Reading this piece, I am deeply disappointed by this misportrayal of WPIRG’s mental health advocacy. Many individuals know me as a long-time campus mental health activist: as an undergrad, I frequently met with the Director of Counselling Services, served on the FEDS Mental Health Committee, worked together with the co-op students rebooting MATES and with Stand Up to Stigma organizers, founded a mental health mailing list, and advised on Math Faculty mental health efforts.
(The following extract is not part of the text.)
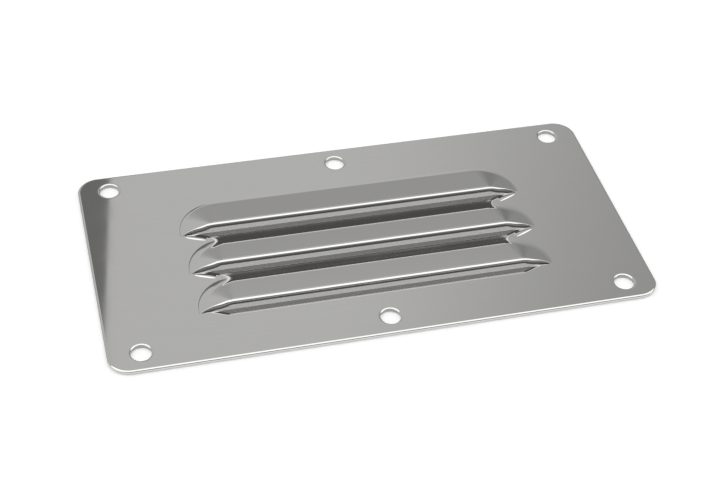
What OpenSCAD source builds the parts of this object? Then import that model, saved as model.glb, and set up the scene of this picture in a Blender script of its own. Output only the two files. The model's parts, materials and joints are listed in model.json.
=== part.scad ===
// Louvred vent cover pressed from one sheet of stainless steel.
// The plate lies flat on its back face with +Z out of the face that is seen.
// The origin is the middle of the back face, +X runs along the slots,
// and the slots open towards -Y.

/* [Plate] */
// Length of the plate, along the slots
plate_length = 127; // [100:1:200]
// Width of the plate, across the slots
plate_width = 65; // [56:1:120]
// Thickness of the sheet
sheet_thickness = 1; // [0.8:0.1:1.6]
// Radius of the four plate corners, seen from above
corner_radius = 5; // [2:0.5:12]
// Radius of the tumbled edge round the rim
edge_rounding = 0.4; // [0.1:0.05:0.5]

/* [Screw holes] */
// Diameter of each screw hole
hole_diameter = 4.6; // [3.2:0.1:6]
// Distance from a plate end to the centres of its holes
hole_end_margin = 7.5; // [6:0.1:14]
// Distance from a long side to the centres of its holes
hole_side_margin = 5.2; // [4.5:0.1:9]
// Number of holes along each long side
holes_per_side = 3; // [2:1:6]

/* [Louvres] */
// Number of louvres, one behind the other
louvre_count = 3; // [1:1:4]
// Length of each slot from tip to tip
louvre_length = 83.6; // [40:0.1:100]
// Depth of a hood, from its slot to the bend line behind it
hood_depth = 10.3; // [9.5:0.1:12]
// Height of a hood's crest above the face of the plate
hood_height = 2.3; // [1.6:0.1:4]
// Plan radius of the two rounded back corners of a hood
hood_end_radius = 9.3; // [5:0.1:9.4]
// Radius of the rolled lip along a hood's crest
lip_rounding = 0.4; // [0.1:0.05:0.5]
// Length of the straight ramp from a slot tip up to the crest
ramp_length = 6.2; // [3:0.1:9]
// Width of the flat land between a slot and the next hood
land_width = 2.7; // [1:0.1:5]

/* [Hidden] */

stainless = [0.70, 0.70, 0.69];

// Segments of the exact rounds, and of the rounds that shape a hood and its lip
exact_fn = 96;
hood_fn = 48;
lip_fn = 24;
// How far a cutting shape reaches past what it cuts
overcut = 1;
// Size of the sliver that stands for the sharp top of a hollow in a hull
sliver = 0.02;

// No rounding eats more than the edge of the sheet
rim_r = min(edge_rounding, 0.45 * sheet_thickness);
lip_r = min(lip_rounding, 0.45 * sheet_thickness);

half_length = plate_length / 2;
half_width = plate_width / 2;
hole_x = half_length - hole_end_margin;
hole_y = half_width - hole_side_margin;

// The bank of louvres is centred on the plate
louvre_pitch = hood_depth + land_width;
bank_width = (louvre_count - 1) * louvre_pitch + hood_depth;
first_slot_y = -bank_width / 2;

// The lip leans back, because it is square to the slope of its hood
crest_z = sheet_thickness + hood_height;
lip_lean = sheet_thickness * sin(atan(hood_height / hood_depth));
lip_y = lip_lean + lip_r;
lip_z = crest_z - lip_r;

// Slopes of the sheet behind a rolled lip and on the ends of a hood
lip_run = hood_depth - lip_y;
lip_rise = lip_z - sheet_thickness;
back_slope = atan(lip_rise / lip_run) + asin(lip_r / norm([lip_run, lip_rise]));
ramp_slope = atan(hood_height / ramp_length);
crest_half = louvre_length / 2 - ramp_length;

// The underside of a hood is set in so that the sheet keeps its thickness
back_inset = sheet_thickness * tan(back_slope / 2);
end_inset = sheet_thickness * tan(ramp_slope / 2);
hollow_z = (hood_depth - back_inset) * tan(back_slope);
hollow_half = louvre_length / 2 - end_inset;
hollow_crest_half = hollow_half - hollow_z / tan(ramp_slope);

// Section of the sheet between two rounded edges, reach wide on each side
module rounded_section(reach) {
    for (side = [-1, 1])
        for (level = [rim_r, sheet_thickness - rim_r])
            translate([side * (reach - rim_r), level])
                circle(r = rim_r, $fn = exact_fn);
    translate([-(reach - rim_r), 0])
        square([2 * (reach - rim_r), sheet_thickness]);
    translate([-reach, rim_r])
        square([2 * reach, sheet_thickness - 2 * rim_r]);
}

// Half of that section, for the round corners of the plate
module corner_section() {
    intersection() {
        rounded_section(corner_radius);
        square([corner_radius, sheet_thickness]);
    }
}

// Flat blank with round corners and a soft edge all round
module blank() {
    for (x = [-1, 1], y = [-1, 1])
        translate([x * (half_length - corner_radius), y * (half_width - corner_radius), 0])
            rotate_extrude($fn = exact_fn)
                corner_section();
    translate([-(half_length - corner_radius), 0, 0])
        rotate([90, 0, 90])
            linear_extrude(2 * (half_length - corner_radius))
                rounded_section(half_width);
    translate([0, half_width - corner_radius, 0])
        rotate([90, 0, 0])
            linear_extrude(2 * (half_width - corner_radius))
                rounded_section(half_length);
}

// One through hole for a screw
module screw_hole() {
    translate([0, 0, -overcut])
        cylinder(d = hole_diameter, h = sheet_thickness + 2 * overcut, $fn = exact_fn);
}

// A row of screw holes along each long side
module screw_holes() {
    spacing = 2 * hole_x / (holes_per_side - 1);
    for (i = [0 : holes_per_side - 1], side = [-1, 1])
        translate([-hole_x + i * spacing, side * hole_y, 0])
            screw_hole();
}

// Plan of a hood: straight along its slot, with two round back corners
module hood_plan(half, depth, radius) {
    corner_x = half - radius;
    intersection() {
        union() {
            for (side = [-1, 1])
                translate([side * corner_x, depth - radius])
                    circle(r = radius, $fn = hood_fn);
            translate([-corner_x, 0])
                square([2 * corner_x, depth]);
            translate([-half, 0])
                square([2 * half, depth - radius]);
        }
        translate([-half, 0])
            square([2 * half, depth]);
    }
}

// Outer form of a hood: its plan drawn up to a rolled lip over the slot
module hood_form() {
    hull() {
        linear_extrude(sheet_thickness)
            hood_plan(louvre_length / 2, hood_depth, hood_end_radius);
        translate([-crest_half, lip_y, lip_z])
            rotate([0, 90, 0])
                cylinder(r = lip_r, h = 2 * crest_half, $fn = lip_fn);
    }
}

// Hollow under a hood, open at the slot, that leaves the sheet its thickness
module hood_hollow() {
    hull() {
        translate([0, 0, -overcut])
            linear_extrude(overcut)
                hood_plan(hollow_half, hood_depth - back_inset, hood_end_radius - end_inset);
        translate([-hollow_crest_half, 0, hollow_z - sliver])
            cube([2 * hollow_crest_half, sliver, sliver]);
    }
}

// Place what follows at each slot of the bank
module at_each_slot() {
    for (i = [0 : louvre_count - 1])
        translate([0, first_slot_y + i * louvre_pitch, 0])
            children();
}

// The whole cover: a pierced blank with its hoods raised and hollowed
module vent_cover() {
    color(stainless)
        difference() {
            union() {
                blank();
                at_each_slot()
                    hood_form();
            }
            screw_holes();
            at_each_slot()
                hood_hollow();
        }
}

vent_cover();
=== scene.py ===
"""Looks of a louvred vent cover pressed from one sheet of polished stainless steel.

The sheet is one mesh: flat plate, hoods, slots and every rounded edge. It stands
for the solid of the same cover, at its size and in its place. A second operator
sets the pale floor, the studio light and the camera.
"""
import json
from collections import namedtuple
from math import atan2, cos, pi, radians, sin, sqrt, tan

import bpy
from bpy.props import FloatProperty, FloatVectorProperty, IntProperty, PointerProperty
from mathutils import Matrix, Vector
from mathutils.geometry import delaunay_2d_cdt


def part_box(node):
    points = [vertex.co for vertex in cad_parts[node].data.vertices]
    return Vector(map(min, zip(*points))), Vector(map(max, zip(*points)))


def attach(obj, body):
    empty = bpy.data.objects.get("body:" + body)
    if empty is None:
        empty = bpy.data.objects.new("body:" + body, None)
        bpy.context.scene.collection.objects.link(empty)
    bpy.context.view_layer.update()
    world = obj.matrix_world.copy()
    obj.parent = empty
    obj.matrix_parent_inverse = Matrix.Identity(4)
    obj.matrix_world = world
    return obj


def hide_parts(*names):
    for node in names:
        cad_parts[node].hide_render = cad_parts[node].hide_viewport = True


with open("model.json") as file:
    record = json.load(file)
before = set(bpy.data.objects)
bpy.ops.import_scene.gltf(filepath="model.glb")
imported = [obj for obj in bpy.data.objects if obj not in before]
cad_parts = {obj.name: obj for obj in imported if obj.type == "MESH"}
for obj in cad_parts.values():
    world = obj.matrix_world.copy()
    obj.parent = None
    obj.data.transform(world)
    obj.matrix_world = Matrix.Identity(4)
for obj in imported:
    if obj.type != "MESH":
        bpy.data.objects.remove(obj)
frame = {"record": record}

bl_info = {
    "name": "Louvred vent cover",
    "version": (1, 0, 0),
    "blender": (4, 5, 0),
    "location": "View3D > Sidebar > Vent cover",
    "description": "Builds a pressed sheet vent cover with louvres, and a plain stage for it",
    "category": "Object",
}

NODE = "vent_cover"
MM = 0.001

CAD_LOW, CAD_HIGH = (Vector(corner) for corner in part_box(NODE))
CAD_SIZE = CAD_HIGH - CAD_LOW


def mount(name):
    """The record's mount of that name."""
    return next(entry for entry in frame["record"]["mounts"] if entry["name"] == name)


SCREWS = mount("corner_screws")["dims"]
SHEET = 1.0 * MM
UP = Vector((0, 0, 1))

# Finishes of the sheet, by their place among its materials
POLISHED = 0
SHEARED = 1


class VentSizes(bpy.types.PropertyGroup):
    """Sizes of the pressed sheet"""
    length: FloatProperty(
        name="Plate length", description="Length along the slots",
        default=CAD_SIZE.x, unit="LENGTH")
    width: FloatProperty(
        name="Plate width", description="Width across the slots",
        default=CAD_SIZE.y, unit="LENGTH")
    thickness: FloatProperty(
        name="Sheet thickness", description="Thickness of the sheet",
        default=SHEET, unit="LENGTH")
    corner_radius: FloatProperty(
        name="Corner radius", description="Radius of the plate corners in plan",
        default=5 * MM, unit="LENGTH")
    rim_rounding: FloatProperty(
        name="Rim rounding", description="Radius of the tumbled edge round the rim",
        default=0.8 * MM, unit="LENGTH")
    hole_radius: FloatProperty(
        name="Hole radius", description="Radius of each screw hole",
        default=SCREWS["hole_r_mm"] * MM, unit="LENGTH")
    hole_rounding: FloatProperty(
        name="Hole rounding", description="Radius of the softened edge of each hole",
        default=0.7 * MM, unit="LENGTH")
    hole_spacing_x: FloatProperty(
        name="Hole spacing along", description="Between the end holes, along the plate",
        default=SCREWS["spacing_x_mm"] * MM, unit="LENGTH")
    hole_spacing_y: FloatProperty(
        name="Hole spacing across", description="Between the two rows of holes",
        default=SCREWS["spacing_y_mm"] * MM, unit="LENGTH")
    louvre_count: IntProperty(
        name="Louvres", description="Number of louvres, one behind the other",
        default=3, min=1, max=4)
    louvre_length: FloatProperty(
        name="Louvre length", description="Length of a hood between its end bends",
        default=82.9 * MM, unit="LENGTH")
    hood_depth: FloatProperty(
        name="Hood depth", description="From the slot to the bend line behind it",
        default=10.3 * MM, unit="LENGTH")
    hood_height: FloatProperty(
        name="Hood height", description="Height of a crest above the plate's face",
        default=CAD_SIZE.z - SHEET, unit="LENGTH")
    hood_end_radius: FloatProperty(
        name="Hood end radius", description="Plan radius of the back corners of a hood",
        default=9.3 * MM, unit="LENGTH")
    ramp_length: FloatProperty(
        name="Ramp length", description="From a hood's end up to its crest",
        default=6.1 * MM, unit="LENGTH")
    land_width: FloatProperty(
        name="Land width", description="Flat strip between a slot and the next hood",
        default=2.7 * MM, unit="LENGTH")
    end_bend: FloatProperty(
        name="End bend", description="Half width of the bend round a hood's ends",
        default=0.35 * MM, unit="LENGTH")
    back_bend: FloatProperty(
        name="Back bend", description="Half width of the bend behind the last hood",
        default=0.6 * MM, unit="LENGTH")
    land_bend: FloatProperty(
        name="Land bend", description="Half width of the soft bend along a land",
        default=1.7 * MM, unit="LENGTH")
    lip_roll: FloatProperty(
        name="Lip roll", description="Radius of the roll over a hood's lip",
        default=1.1 * MM, unit="LENGTH")
    lip_turn: FloatProperty(
        name="Lip turn", description="How far the lip rolls over before its corner",
        default=radians(46), subtype="ANGLE")
    lip_corner: FloatProperty(
        name="Lip corner", description="Radius of the corner between roll and cut face",
        default=0.5 * MM, unit="LENGTH")
    burr_radius: FloatProperty(
        name="Burr radius", description="Radius of the lifted edge along a slot",
        default=0.6 * MM, unit="LENGTH")
    burr_lift: FloatProperty(
        name="Burr lift", description="Angle to which the edge along a slot is lifted",
        default=radians(20), subtype="ANGLE")
    fold_width: FloatProperty(
        name="Fold width", description="Width of the outer side of a fold at a land's end",
        default=0.5 * MM, unit="LENGTH")
    fold_slope: FloatProperty(
        name="Fold slope", description="About the steepest angle of that side",
        default=radians(26), subtype="ANGLE")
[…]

For many years, WPIRG supported my mental health advocacy efforts when no other organization on campus would help me. When my peer support group campaign was shot down by FEDS President after FEDS President, WPIRG organizers were there to encourage and support me. They offered space, resources, and connected me with volunteers. WPIRG even offered to look into hiring an individual part-time to assist with campus advocacy project research. To claim that WPIRG’s mental health campaign is “temporary” when they have been supporting grassroots mental health activists since at least 2013 is unfounded.
To claim that this is a temporary shift to an issue with a broader support base misrepresents how WPIRG works as a big tent organization: WPIRG supports activists from many different backgrounds and causes, some broader in interest and some narrower. In addition to the broad base work WPIRG has supported for mental health advocacy, other work they have assisted me with include the retroactive tuition increase protests in 2013, and advocacy for women in STEM fields.
If there’s anything one should be cautious of being fooled by, perhaps it’s poorly researched editorials.